第二章 辛い時に楽しむために

 第一章では、「辛い気持ち」「嫌な気持ち」は「完璧に無くす」ことは、不可能であるため、そんな時は、「辛い気持ちの10倍楽しい気持ち」を見つけ、経験し、「辛い気持ちの濃度を薄める」ことで、元気を取り戻そう、と提案しました。


 とはいえ、悩んでいたり、落ち込んでいる時に、何かを楽しむことは難しいと思います。


 友達との会話もテレビもYouTubeも何もかも、今まで楽しめていたものでも、楽しめなくなってしまうでしょう。


 むしろ、楽しめていたとしても、「楽しんでいること」に「罪悪感」を抱き、「自ら楽しまないように」してしまう人も、いるのではないでしょうか。


「こんな時に楽しんでいてもいいのかな?」

「こんな自分が笑っていてもいいのかな?」


 私自身、こんな風に思っていた時期もありました。


 自分から、「不幸」を求めていたのです。

 また、「不幸になりたい」そんな願いに限って叶ってしまうものでした。


 しかし、結果的に、「辛い」時に「より不幸になれた」ことで、私は、その後のあらゆるものを楽しめるようになったと思っています。


 ずばり、私がこの章でお伝えしたいことは、「辛い気持ち」の時に、「楽しむ」ためには、「より不幸になる」ということです。


「今まで楽しかったこと」が「楽しめない」のであれば、「今までになかった新しい楽しいこと」を見つけなくてはいけません。


「今までになかった新しい楽しいこと」を見つける方法は、「今までしたことのないことに挑戦する」

だけでは、ありません。

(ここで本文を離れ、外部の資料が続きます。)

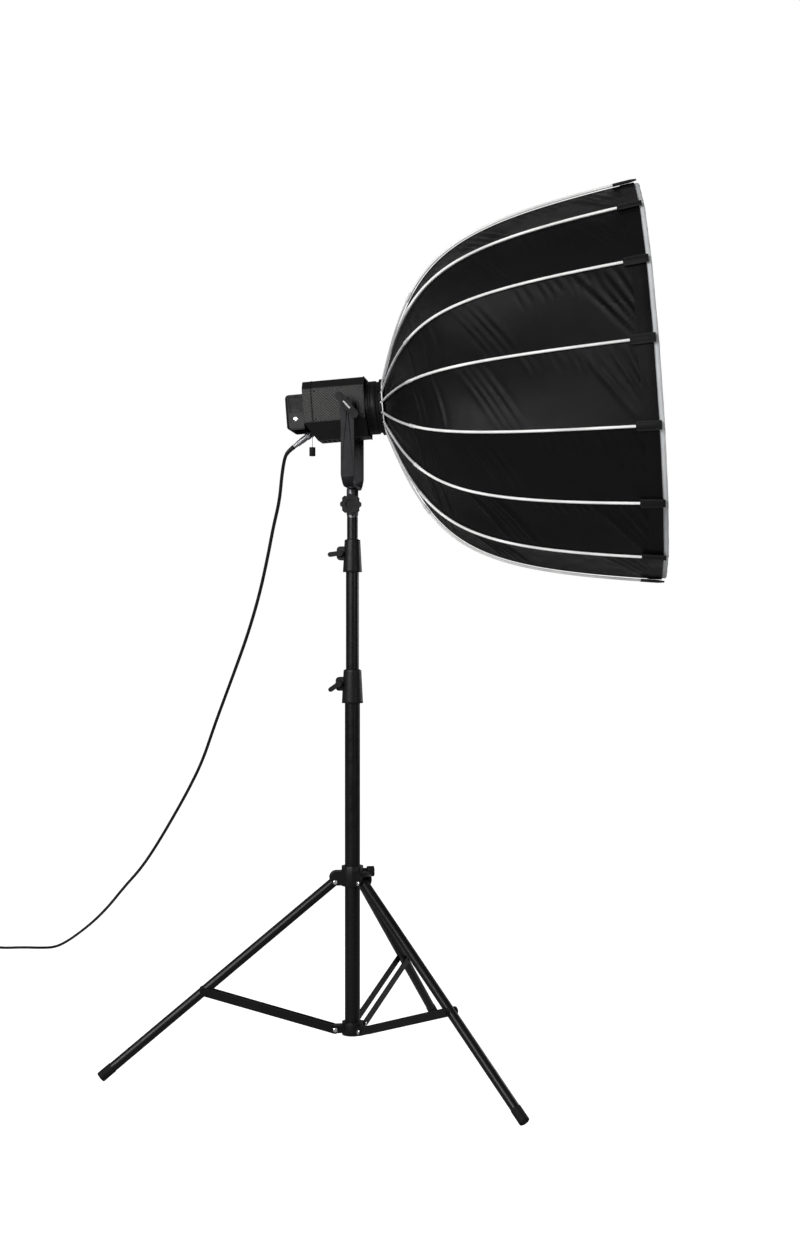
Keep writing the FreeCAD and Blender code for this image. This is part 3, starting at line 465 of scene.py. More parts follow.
CONNECTOR = brushed("connector_metal", (0.22, 0.22, 0.23), 0.36, (400, 400, 400))
CABLE_RUBBER = black("cable_rubber", 0.006, 0.42, grain=900, depth=0.00004)
LED_BOARD = coated("led_board", (0.55, 0.42, 0.10), 0.5, grain=600, depth=0.00004)


# ---- mesh helpers ----

def new_piece(name, points, faces, materials, body, slot="", face_material=None, uv=None, smooth=40.0):
    """A mesh piece that rides on a body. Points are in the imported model's frame."""
    mesh = bpy.data.meshes.new(name)
    mesh.from_pydata([tuple(p) for p in points], [], faces)
    for material in materials:
        mesh.materials.append(material)
    if face_material:
        mesh.polygons.foreach_set("material_index", face_material)
    if uv:
        layer = mesh.uv_layers.new(name="metres")
        for loop in mesh.loops:
            layer.data[loop.index].uv = uv[loop.vertex_index]
    mesh.validate()
    mesh.shade_smooth()
    mesh.set_sharp_from_angle(angle=radians(smooth))
    piece = put(name, mesh)
    if body:
        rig.ride(piece, body)
    if slot:
        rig.slot(piece, slot)
    return piece


def frames_along(points):
    """For each point of a line, two unit vectors across it that don't twist."""
    tangents = [(b - a).normalized() for a, b in zip(points[:1] + points[:-1], points[1:] + points[-1:])]
    across = tangents[0].orthogonal().normalized()
    frames = []
    for tangent in tangents:
        across = (across - tangent * across.dot(tangent)).normalized()
        frames.append((across, tangent.cross(across)))
    return frames


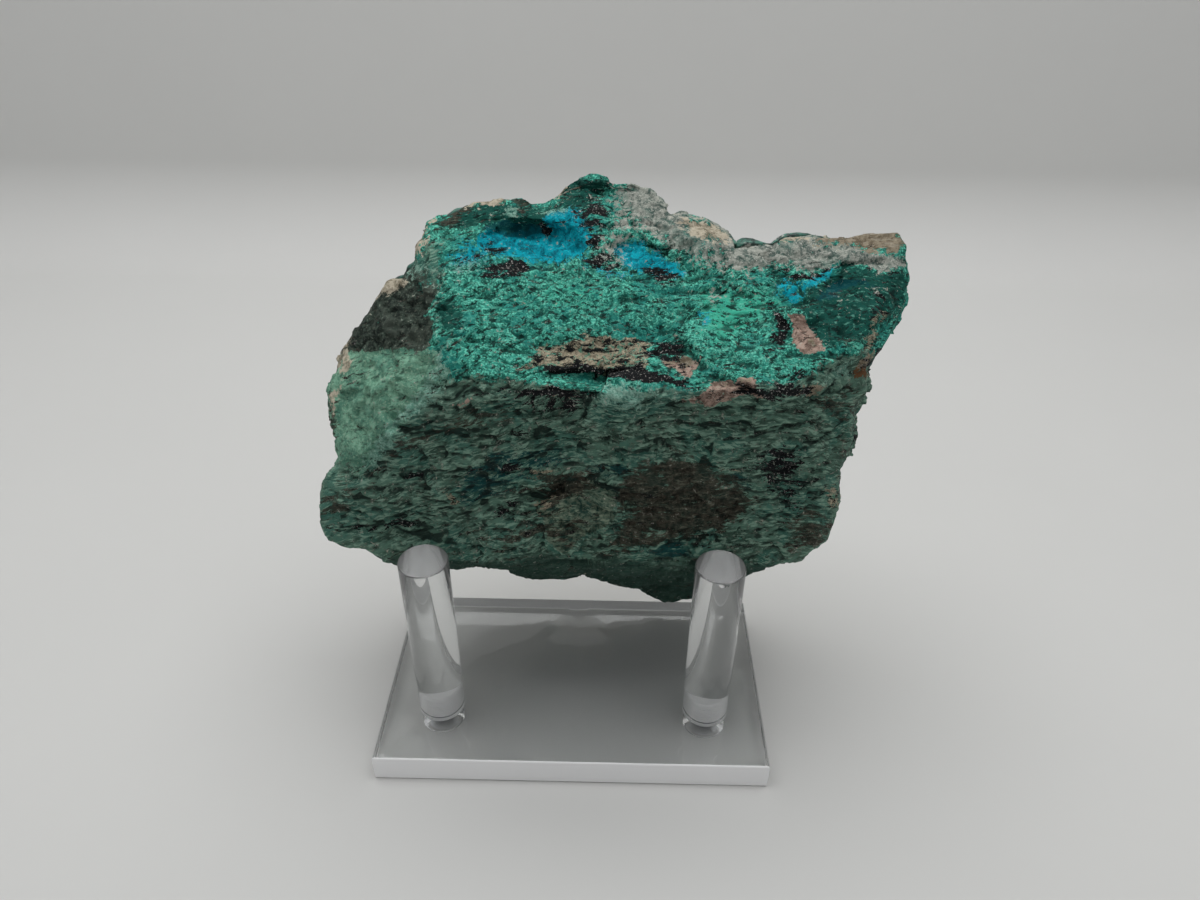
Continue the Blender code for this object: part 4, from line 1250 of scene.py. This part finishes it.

「今まで普通だったこと」「今まで楽しくなかったこと」を「楽しいこと」に変えれば良いのです。


「いやいや、おじさん!それが難しいんじゃん!」


 と、思われるかもしれません。


 確かに、簡単なことではありません。


 ですが、「より不幸になる」ことは、意外と簡単です。そして、「より不幸になる」ことで、この変化は少しずつ現れてきます。


 ここで、少し思い出話をさせて頂きます。

 私は、以前、一泊二日でお寺の修行体験をさせて頂いたことがあります。そこで、食べる食事は、当然、精進料理であり、おかゆと漬物、野菜の炊き合わせなどでした。


 この体験を終えた帰り道、私は夕食に牛丼屋さんを選びました。


 この時に食べた牛丼は、今まで食べていたものの何倍も美味しく感じました。


 勿論、某チェーン店なので、本当に味が違ったり、使われている肉の質が高くなったりしたわけではないはずです。


 ですが、一泊二日といえど、精進料理のみの日々を過ごした後に食べる牛丼は、格別でした。


 私が、この話を通して言いたいことは、牛丼の素晴らしさではなく、「楽しい気持ち」の時も「辛い気持ち」の時も、「周りで起きていることは同じである」ということです。


 この話も、牛丼の味が変わったのではなく、私の「感じ方」や「捉え方」が変わっただけです。


 同じように、例えば女性であれば、普段は「めんどくさいだけのメイク」も恋をしている時であれば、「好きな人により良く思われるためのメイク」となり、いつもよりも研究したり、凝ってみたり、「めんどくさい」とは思わなくなる人もいるのではないでしょうか。


 また、「コンビニの列に並ぶことにもイライラする」男性であっても、恋人と一緒であれば、「パンケーキ屋さんの列にも笑って」並ぶことができるかもしれません。たとえ、それが、遊園地のアトラクションと同じくらいの時間であっても。


 このように、「ある同じ物事」に対して抱く気持ちというのは、同然、その時々の自分の気持ちや周りの状況によって変わります。


 そのため、とある〈A〉という出来事は、「楽しい出来事」にも「辛い出来事」にもなります。


「今まで楽しかった」〈A〉も〈B〉も楽しめなくなったときは、「今まで普通だった」〈C〉や「今まで楽しくなかった」〈D〉に目を向けてみて下さい。


「今まで普通だった」〈C〉も、不幸になった今となっては、「まだマシだった」〈C〉に変わっているかもしれません。


 もっと不幸になった時、「今まで楽しくなかった」〈D〉も「むしろやりたいと思える」〈D〉へと変わっているかもしれません。




 以上、長くなってしまいましたが、「辛い」時に「より不幸になる」ことで、「感じ方」や「捉え方」が変わり、次第に「今まで普通だったこと」「今まで楽しくなかったこと」に対しても、「まだマシなこと」「楽しいこと」と感じることができ、少しずつ、少しずつ「辛い気持ちの濃度を薄める」ことができるのではないかと思います。


 思っていたよりも、長くなってしまったので、次の章では、一度簡潔にまとめたいと思います。